After we got together I messaged him and told him how perfect an experience it was and how it was exactly what I needed, but at the same time I deleted Grindr shortly after. My desire to have sex with men wanes after I experience it. Some of it due to shame, some of it due to a satisfied hunger.
I deleted it only to download it again many months later and I reached out to him, the same guy. I don’t know if he remembered me and treated me as someone who ghosted him, or if he didn’t remember me and just didn’t want to get involved, but we never ended up getting together despite me saying I’d love to meet up. He didn’t respond as he had in the past and I never could get him to commit to any day. I deleted and re-downloaded the app a few times since then but I never seem to see him online anymore.

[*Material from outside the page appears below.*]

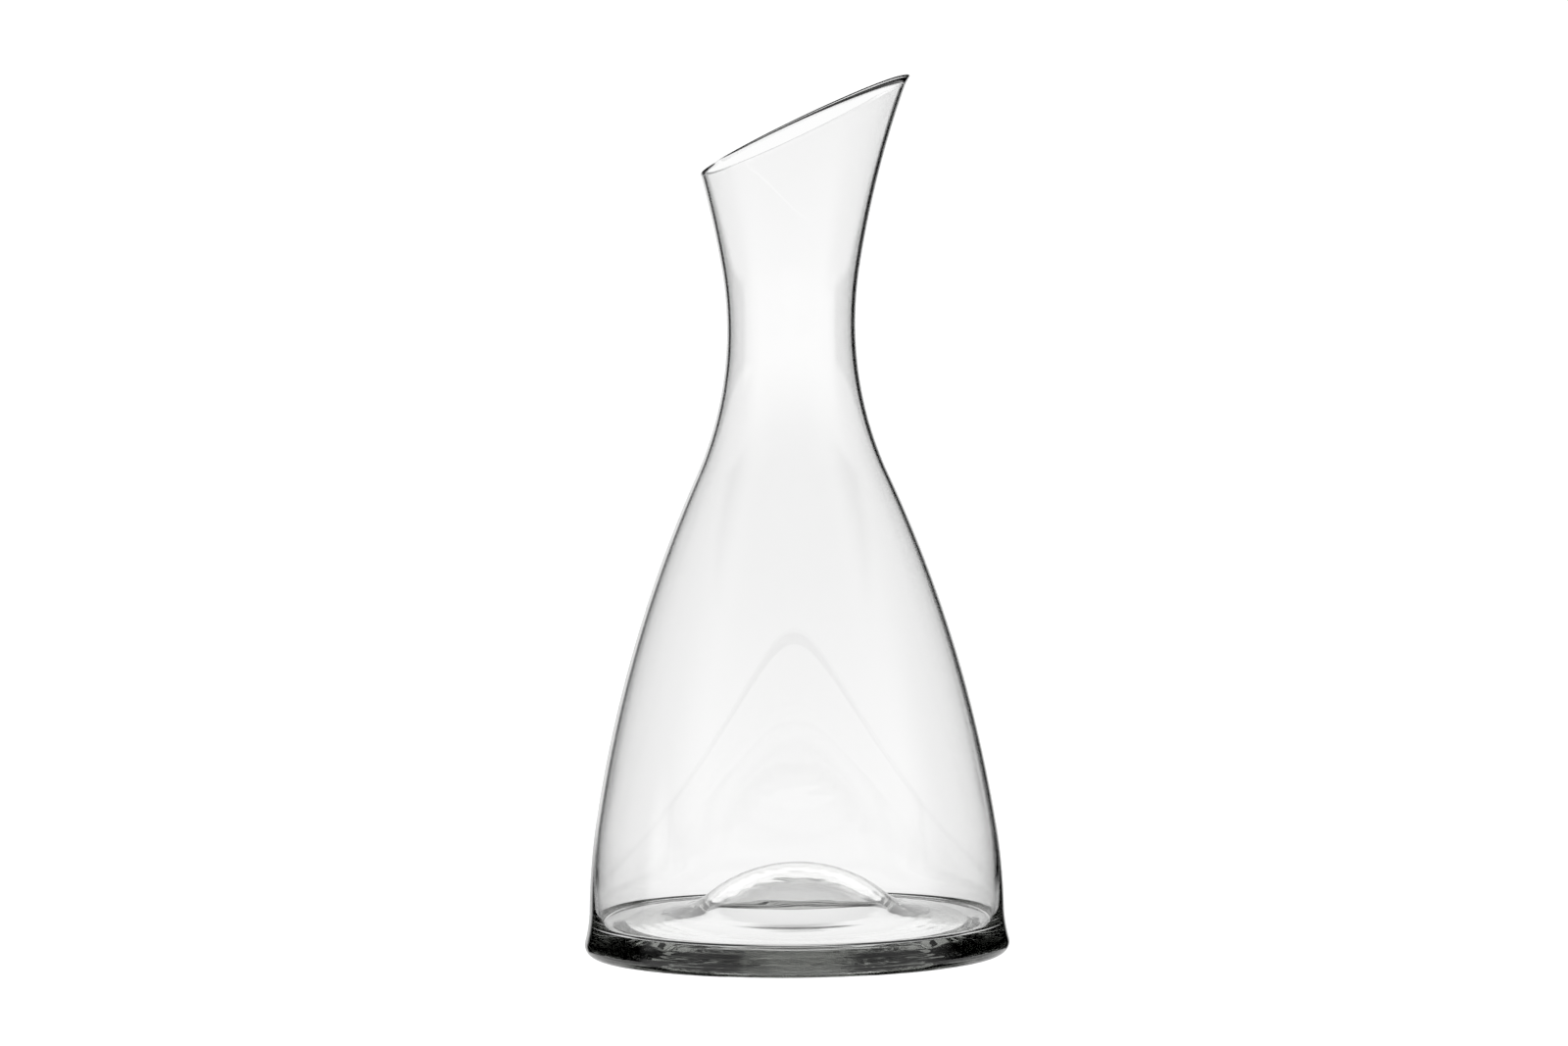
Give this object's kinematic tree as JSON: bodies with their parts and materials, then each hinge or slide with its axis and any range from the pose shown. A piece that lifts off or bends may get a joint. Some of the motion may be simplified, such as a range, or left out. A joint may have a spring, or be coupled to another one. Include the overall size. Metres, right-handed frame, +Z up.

It was a great experience. I am so glad that it happened. I got to, sort of, pretend to be gay with another man. I’ve always wanted to have sex with a gay man where he would treat me like someone he was into rather than some secret, dirty fuck partner. Another item off of my horny bucket list. I would have liked to keep him as a back-up for anytime I wanted to feel special and just kiss and fuck wildly with someone who wanted me, but that is a selfish feeling that is not rooted in reality.
I’ll always get to say I kissed another man, deep and hard. Our tongues trashed against each other and I crawled into his arms, naked in his bed. He touched me, groped me, fondled me. He pushed my legs up over my head and fucked me, or attempted to shove his thick cock into my tight little fuck hole.
It was dirty.
It was a little romantic.
It was hot.
It was damn near perfect.
Thank you, Grindr guy. You fulfilled a deep need that I had always craved and if I never actually get together with another man at least I’ll know I had one really good experience with one.